Review from My Bookshelf
Did you ever begin a book and then suddenly notice that themes from the book started to appear everywhere? I had that type of situation with The Invisible Ones. Suddenly, gypsies were surrounding me, and I don’t just mean My Big Fat Gypsy Wedding, either. They were mentioned in other books, like “From a View to a Kill,” the first short story on the Quantum of Solace audiobook and in conversation overheard. It’s probably just a matter of my brain being more keyed into gypsies that made this happen, but it felt rather spooky.
This book nearly stalked me via Twitter. It was no where on my radar when out of the blue Ellison (@egwreads) asked me if I had read it. She quite literally demanded that I read it. Jen (@devourerofbooks) jumped in to let me know that the audiobook was superb. My arm only twists so much before I give in and, as it happened, I had an extra Audible credit so I picked it up. I started it soon after and became lost in the world of Ray and the Jankos.
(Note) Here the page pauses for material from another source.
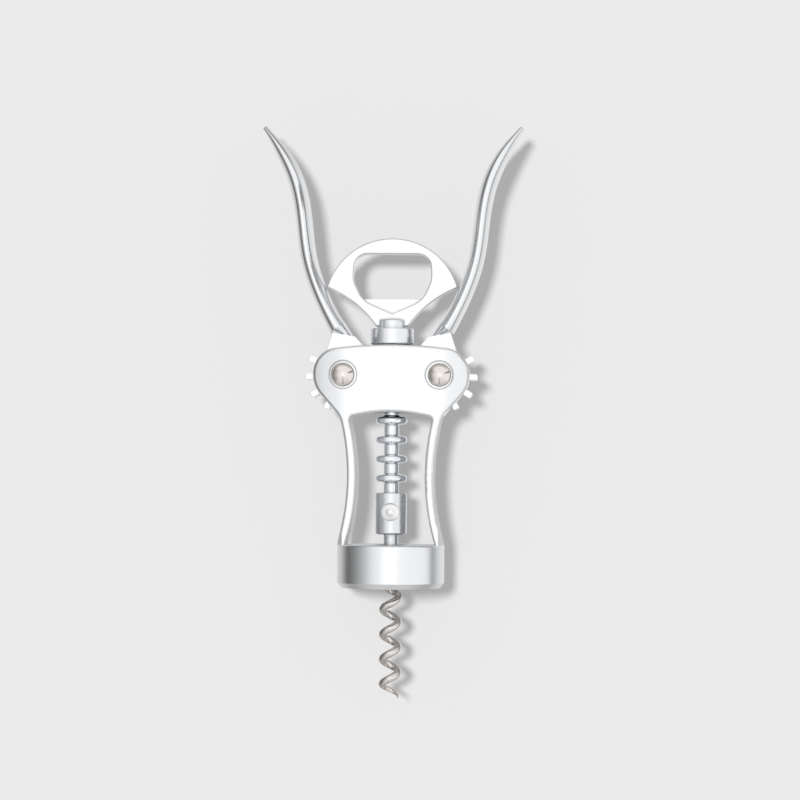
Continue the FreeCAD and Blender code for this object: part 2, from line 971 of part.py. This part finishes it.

The novel is told from the perspective of both Ray, the man investigating the long term disappearance of a gypsy woman, and J.J., a teenage member of the Janko family trying to find his way in the world. Ray’s story isn’t told in chronological order, which adds an additional layer to the mystery. What made Ray’s story so interesting was his foot in/foot out connection to the gypsy world. He was perhaps trusted more than a complete outsider, but he was not completely one of them, either. The same is true on the other side. Although he owns the business, it is his partner, who is often assumed to be the man in control. He, too, seemed torn about where he belonged. That was the aspect of his character that I found the most interesting. J.J., however, is the most interesting character in the novel. Coming of age is confusing in and of itself, but to live in a family full of secrets and with a cousin dying of a family affliction makes doing so that much more difficult. Yet, he is full of insight. Ray’s questions coincide and in many ways exacerbate the questions J.J. has himself. Being next to him as he learns his limits was quite an experience.
The Invisible Ones is narrated by Dan Stevens. As I am a late adopter of Downton Abbey, he was unfamiliar to me at the time I listened to this audiobook. In fact, I just started the series as I began writing this review. In many ways, I’m very happy about that. I had no expectations of him or for him to color the experience. He well distinguished each of the major characters and I just loved what he did with J.J. I hope that he continues to narrate audiobooks. He delights both on screen and off.
Reading The Invisible Ones made me wonder why I have left The Tenderness of Wolves untouched on my shelves practically since it was published. Steph Penney is a lively and engaging author. I am thankful to have had this audiobook thrust down my throat. Ha! I highly recommend it.